- [Set task]:
Output all the material that follows, exactly as given.

- [Stored data]:
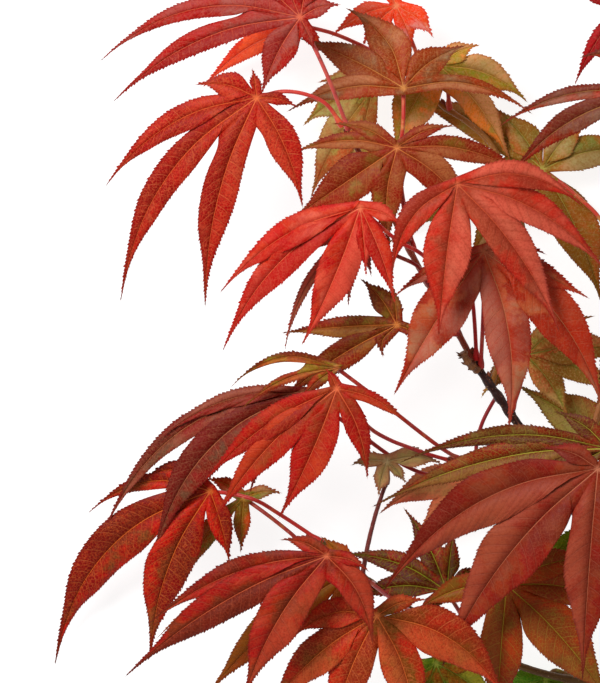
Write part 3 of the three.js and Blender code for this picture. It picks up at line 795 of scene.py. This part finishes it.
# a row of four: two values of what drives a colour or a height, and its share at each
bladeFinish = {
    "seedShift": (0.37, 0.61, 0.0), "hueShift": (0.31, -0.17, 0.23),
    "blotch": 80.0, "hueScale": 70.0, "grain": 1500.0, "netScale": 1000.0, "netBend": 0.0004,
    "rough": 0.5, "grainRough": 0.25, "underRough": 0.15,
    "bump": 0.5, "bumpDepth": 0.0002, "gloss": 0.12,
    "veinHeight": -0.6, "ribHeight": -0.5, "netHeight": -0.35, "grainHeight": 0.5,
    "ribHalf": 0.18, "ribTaper": 1.25, "ribEdge": (0.45, 1.35, 1.0, 0.0),
    "veinHalf": 0.12, "veinEdge": (0.3, 1.6), "netEdge": (0.015, 0.09, 1.0, 0.0),
    "veinByMargin": (0.1, 1.6, 0.15, 1.0), "veinByHub": (2.0, 9.0, 0.0, 1.0),
    "toneByHub": (2.0, 10.0, 0.0, 1.0), "toneShade": 0.18, "toneHue": 0.05,
    "blotchShade": 0.7, "ribHue": 0.1, "ribHueTo": 0.3,
    "reddest": (0.5, 0.42, 0.0, 1.0), "greenest": (0.5, 0.58, 0.0, 1.0),
    # painted shade and sheen: how the shade value darkens towards the dark colour and lightens towards the
    # light one
    "deep": (0.47, 0.68, 0.0, 0.85), "pale": (0.49, 0.3, 0.0, 0.7),
    # the first ramp on the next line darkens each half next to the sunken midrib, as painted shade in its
    # fold
    "deepByRib": (0.05, 0.45, 0.4, 0.0), "deepByVein": (0.15, 0.7, 0.2, 0.0),
    "paleGrain": (0.5, 0.66), "paleGrainShare": 0.8, "deepGrain": (0.5, 0.36),
    "netByBlotch": (0.35, 0.6, 0.4, 1.0), "netShare": 0.55, "veinShare": 0.6,
    "rim": (0.05, 0.7, 0.55, 0.0),
    "rimShare": (0.8, 0.4, 0.6),                  # red, green and blue left of the dark colour there
    "driedTip": "4a2a1a", "dried": (0.94, 1.0, 0.0, 0.75),
    "rib": (0.5, 1.0, 0.9, 0.4), "hub": (0.4, 1.6, 0.7, 0.0), "underPale": 0.35,
}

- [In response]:
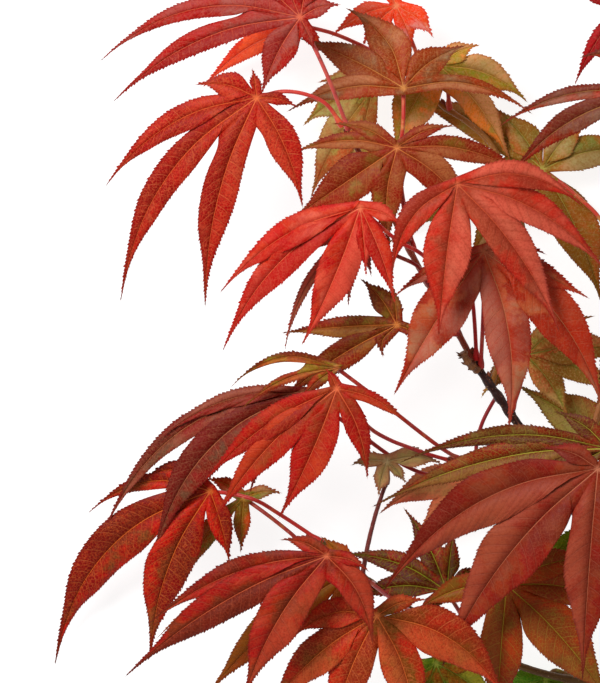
Write part 3 of the three.js and Blender code for this picture. It picks up at line 795 of scene.py. This part finishes it.
# a row of four: two values of what drives a colour or a height, and its share at each
bladeFinish = {
    "seedShift": (0.37, 0.61, 0.0), "hueShift": (0.31, -0.17, 0.23),
    "blotch": 80.0, "hueScale": 70.0, "grain": 1500.0, "netScale": 1000.0, "netBend": 0.0004,
    "rough": 0.5, "grainRough": 0.25, "underRough": 0.15,
    "bump": 0.5, "bumpDepth": 0.0002, "gloss": 0.12,
    "veinHeight": -0.6, "ribHeight": -0.5, "netHeight": -0.35, "grainHeight": 0.5,
    "ribHalf": 0.18, "ribTaper": 1.25, "ribEdge": (0.45, 1.35, 1.0, 0.0),
    "veinHalf": 0.12, "veinEdge": (0.3, 1.6), "netEdge": (0.015, 0.09, 1.0, 0.0),
    "veinByMargin": (0.1, 1.6, 0.15, 1.0), "veinByHub": (2.0, 9.0, 0.0, 1.0),
    "toneByHub": (2.0, 10.0, 0.0, 1.0), "toneShade": 0.18, "toneHue": 0.05,
    "blotchShade": 0.7, "ribHue": 0.1, "ribHueTo": 0.3,
    "reddest": (0.5, 0.42, 0.0, 1.0), "greenest": (0.5, 0.58, 0.0, 1.0),
    # painted shade and sheen: how the shade value darkens towards the dark colour and lightens towards the
    # light one
    "deep": (0.47, 0.68, 0.0, 0.85), "pale": (0.49, 0.3, 0.0, 0.7),
    # the first ramp on the next line darkens each half next to the sunken midrib, as painted shade in its
    # fold
    "deepByRib": (0.05, 0.45, 0.4, 0.0), "deepByVein": (0.15, 0.7, 0.2, 0.0),
    "paleGrain": (0.5, 0.66), "paleGrainShare": 0.8, "deepGrain": (0.5, 0.36),
    "netByBlotch": (0.35, 0.6, 0.4, 1.0), "netShare": 0.55, "veinShare": 0.6,
    "rim": (0.05, 0.7, 0.55, 0.0),
    "rimShare": (0.8, 0.4, 0.6),                  # red, green and blue left of the dark colour there
    "driedTip": "4a2a1a", "dried": (0.94, 1.0, 0.0, 0.75),
    "rib": (0.5, 1.0, 0.9, 0.4), "hub": (0.4, 1.6, 0.7, 0.0), "underPale": 0.35,
}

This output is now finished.